Висели без рек бесстыдно мосты.
Вдруг море погасло.
Ия
Остался без мира,
Как масло.


(последнее стихотворение)

текст, завершающий цикл, Гор строит на последовательном исчезновении мира: «умерли гуси», «остались без веток пустые кусты», «висели без рек бесстыдно мосты», «море погасло». мир не разрушается, а словно гаснет, теряя свои опоры и связи. автор присутствует в тексте лишь как регистрирующее сознание («какая тревога»), но к финалу и оно исчезает в парадоксальной строке «Ия / Остался без мира, / Как масло». сращение «Ия» — одновременно «и я», размывает границу между субъектом и миром, между присутствием и отсутствием. всё, что остаётся, — чистая, бесформенная материя, «как масло», лишённая и структуры, и смысла.

Сандомирская пишет о «дистрофическом письме», проходящем стадии атрофии, отёка и гипотермии. Здесь мы видим все три: атрофия — в распаде связей между вещами (кусты без веток, мосты без рек); отёк — в образе масла, бесформенной субстанции, заполняющей пустоту; гипотермия — в «погасшем» море и полной отстранённости финала. цикл замыкается не смертью, а полным онтологическим обнулением — мир и «я» гаснут одновременно, оставляя после себя лишь «масло», след без значения.

в 95 нумерованных текстах Геннадий Гор создаёт метавселенную, со сквозными персонажами, законами и повторяющимися мотивами. сумма текстов образует карту «изнасилованного» сознания. и, должно быть, верно было бы назвать этот блок поэмой, каждый элемент которой по отдельности будет считываться неполноценно. а сумма напротив, дает четкий ритм, выдержанную драматургию и звучит как законченная мрачная песня блокады в полноценной авторской аранжировке.

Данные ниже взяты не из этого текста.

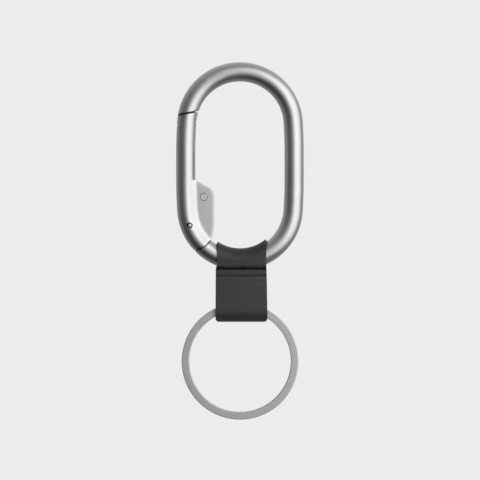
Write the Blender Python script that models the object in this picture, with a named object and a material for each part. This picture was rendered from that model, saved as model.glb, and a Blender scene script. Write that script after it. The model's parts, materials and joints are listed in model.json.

Гора часто называют русским Целаном. на мой взгляд, это обманчивое упрощение. если австриец стал манифестирующей фигурой, положившей свою жизнь на объявление войны ложным языковым принципам, то Геннадий Гор отказался от формулирования и морализаторства. он не давал никакой оценки и не искал общих мест. тихий литературный труд, граничащий с молчанием, вылился лишь в небольшой опыт скрупулёзного свидетельства — увидеть который мы можем, по сути, случайно.